This Python script analyzes COVID-19 data using the Pandas, NumPy, Matplotlib, Seaborn, and scikit-learn libraries. It loads COVID-19 data from a CSV file, cleans and preprocesses the data, performs exploratory data analysis (EDA), visualizes the data using various plots, and demonstrates a linear regression model to predict COVID-19 recovery rates.
- Introduction
- Installation
- Usage
- Data Source
- Analysis and Visualization
- Linear Regression Model
- Screenshots
The COVID-19 pandemic has generated a vast amount of data, and this script allows you to explore and analyze COVID-19 data for different states/union territories in India. It covers the following tasks:
● Loading data from a CSV file. ● Data cleaning and preprocessing. ● Calculating active cases, death rates, and cured rates. ● Creating various plots using Matplotlib and Seaborn for data visualization. ● Implementing a linear regression model to predict COVID-19 recovery rates.
-
Clone this repository: git clone https://github.com/Keshajani12/Covid-Data-Analysis-Using-Python.git
-
Navigate to the project directory: cd Covid
-
Install the required Python packages using pip: pip install pandas numpy matplotlib seaborn scikit-learn
Download Zip and Install requirements.txt write command : pip install -r requirements.txt
-
Run the Python script: python covid_analysis.py
-
The script will load the COVID-19 data, perform analysis, generate plots, and display them.
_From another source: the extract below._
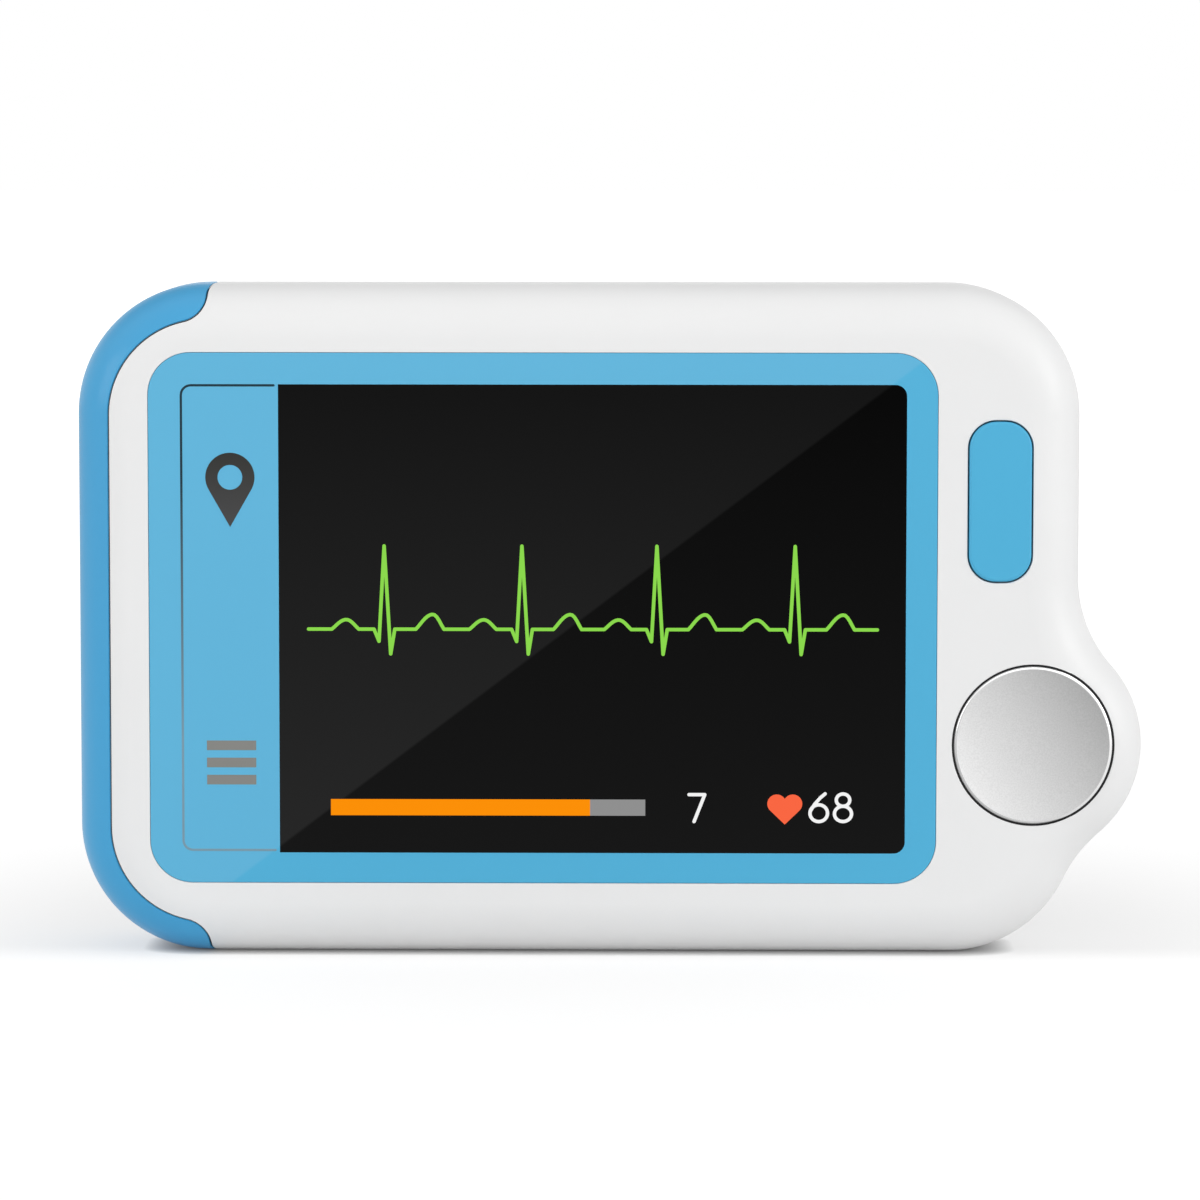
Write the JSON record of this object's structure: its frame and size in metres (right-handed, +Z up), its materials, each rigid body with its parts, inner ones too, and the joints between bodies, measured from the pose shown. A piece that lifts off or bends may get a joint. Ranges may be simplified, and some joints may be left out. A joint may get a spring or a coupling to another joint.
{
  "type": "ecg home monitor",
  "caption": "Hand-held heart monitor standing on its long edge, with a screen, a measuring button, steel thumb and finger electrodes and a bumper round one end.",
  "frame": {"origin": "middle of the lower edge, on which the monitor stands", "axes": "+X to the right as the screen is read, +Y from the screen to the back, +Z up"},
  "size_m": [0.0984, 0.0148, 0.062],
  "materials": {
    "case_white": "fine satin moulded ABS",
    "bumper_blue": "satin moulded plastic",
    "screw_steel": "zinc plated",
    "window_print": "clear acrylic printed on its back",
    "adhesive": "black double-sided tape",
    "film": "amber polyimide",
    "socket_plastic": "ivory nylon",
    "foam": "black foam",
    "frame_steel": "pressed steel",
    "light_guide": "clear acrylic",
    "cell_glass": "polarised glass",
    "chip_black": "moulded epoxy",
    "board_green": "solder resist",
    "shield_tin": "tinned steel",
    "socket_metal": "plated steel",
    "button_blue": "satin moulded plastic",
    "plunger_white": "moulded",
    "electrode_steel": "satin stainless steel",
    "contact_gold": "gold plated",
    "battery_foil": "laminated foil",
    "lead_red": "insulated flat lead"
  },
  "bodies": {
    "case": {"front_shell": "case_white", "rear_shell": "case_white", "end_cap": "bumper_blue", "case_screws": "screw_steel", "display_window": "window_print", "window_adhesive": "adhesive", "touch_key_film": "film", "touch_connector": "socket_plastic", "lcd_gasket": "foam", "lcd_frame": "frame_steel", "light_guide": "light_guide", "lcd_glass": "cell_glass", "lcd_driver_chip": "chip_black", "lcd_flex": "film", "flex_connector": "socket_plastic", "display_tape": "adhesive", "main_board": "board_green", "board_chips": "chip_black", "radio_shield": "shield_tin", "board_screws": "screw_steel", "usb_socket": "socket_metal", "buzzer": "chip_black", "switch_body": "chip_black", "front_electrode": "electrode_steel", "rear_electrode": "electrode_steel", "electrode_washers": "screw_steel", "front_contact_pin": "contact_gold", "rear_contact_pin": "contact_gold", "left_electrode": "electrode_steel", "left_contact_leaf": "contact_gold", "battery_cell": "battery_foil", "battery_pad": "adhesive", "battery_connector": "plunger_white", "battery_leads": "lead_red"},
    "button": {"measure_button": "button_blue", "switch_plunger": "plunger_white"}
  },
  "joints": [
    {"name": "button_press", "type": "slide", "parent": "case", "child": "button", "axis": [0, 1, 0], "range_m": [0, 0.0004], "stiffness_N_per_m": 500, "springref_m": -0.0002}
  ]
}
The COVID-19 data is loaded from the 'covid_19_india.csv' file. Ensure that the data file is present in the same directory as the script.
● The script calculates active cases, death rates, and cured rates for each state/union territory. ● It creates line plots, bar plots, and scatter plots to visualize the data using Seaborn and Matplotlib.
● The script demonstrates a linear regression model using scikit-learn. ● It predicts COVID-19 recovery rates based on the number of deaths. ● Mean squared error (MSE) is calculated to evaluate the model's performance.